Languages Are Communities
Javascript, among others, could probably be turned into a fine systems programming language, yet you don't see people making efforts to bring V8 to do fast bit twiddling and instead turn their attention to the most common Web use cases. C++ could be made into a fine scripting language with sufficient macro magic, but most would scoff at the idea. That's because a language is more than what you get in the "Learning X Programming Language" book. It's an ecosystem of libraries, interop systems, VMs, compilers, coding styles and community. It's a way of doing things.
Who would write Python without considering the Zen of Python? Where would Javascript be without jQuery and mooTools? Why is it that Ruby first had Rails and RSpec and not some other language?

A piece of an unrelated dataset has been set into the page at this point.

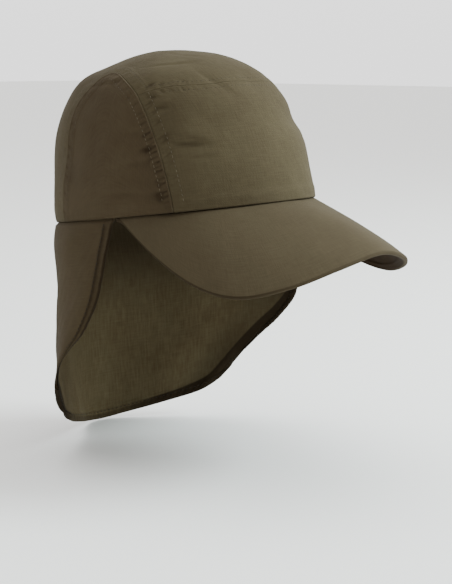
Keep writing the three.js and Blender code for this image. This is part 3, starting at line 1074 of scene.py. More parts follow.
@dataclass
class Crown:
    """The crown's four panels with their seams, gathers and folds."""

    form: CrownForm
    seams: Seams
    folded: SeamSide = SeamSide(7.0 * MM, 0.5 * MM, 0.3 * MM, 0.18 * MM, rub=0.7)  # on the side panels
    plain: SeamSide = SeamSide(8.0 * MM, 0.25 * MM, 0.0 * MM, 0.16 * MM)  # on the front and the top
    brow_side: SeamSide = SeamSide(4.0 * MM, 0.08 * MM, 0.04 * MM, 0.06 * MM, 0.16 * MM)
    hem_height: float = 5.5 * MM  # height of the turned hem above the rim
    edge_drop: float = 0.9 * MM  # how far the rim's edge is rounded off
    closing: float = 0.22 * MM  # how far the hem comes down towards the peak and the flap
    inner_step: int = 8  # steps of a panel's outer grid for one of its inner grid
    front_grid: tuple[tuple[int, float], ...] = ((305, 0.55), (193, 0.5))  # columns and rows, with their pull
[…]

And some of these tools work as well as they do because they're not all fast at all. In fact, they work as well because usability and extensibility took precedence over performance and that design decision ends up paying off so well that the project lives on another day and gets sufficient critical mass to get people thinking about improving it in many ways. But if speed is not a concern, why worry, when it's just one of the many angles to the utility of our tools.
As much as we fantasize about having our favorite language be molded to fit into different performance and use envelopes, each community chooses where to take its language because they use them to get certain things done, while other tasks get different tools. And that's fine, actually, because trying to wedge language concepts and idioms where they don't fit ends up getting tiring, and sooner or later it's going to show and it will require dexterous hackery and many a sleepless night trying to understand just why something works the way it does.
This is another reason why alternative implementations of languages are hardly ever as popular as the standard implementation. The mainline Ruby VM is the most used VM despite it not being the most performant because it's the gold standard, and if code doesn't work adequately with it then it probably has little utility for the community. Mono includes an AOT compiler for C#, yet that just doesn't get used as much as the JIT, even when it might come in handy, because you lose the possibility of linking with other .NET libraries and using a lot of the goodness that comes from a managed environment.
Ultimately, a programming language has a set of rules, tools, communities and legacy that indeed gives it a "speed". Yes, a lot of them can be adapted for more performant tasks with C/C++ interop, and a lot of them can be made to be more useful for certain tasks with macros and some really hard thought put into them. But at the end of the day what matters is the speed you can get out of your tool's actual use, not the theory that a few microbenchmarks might say.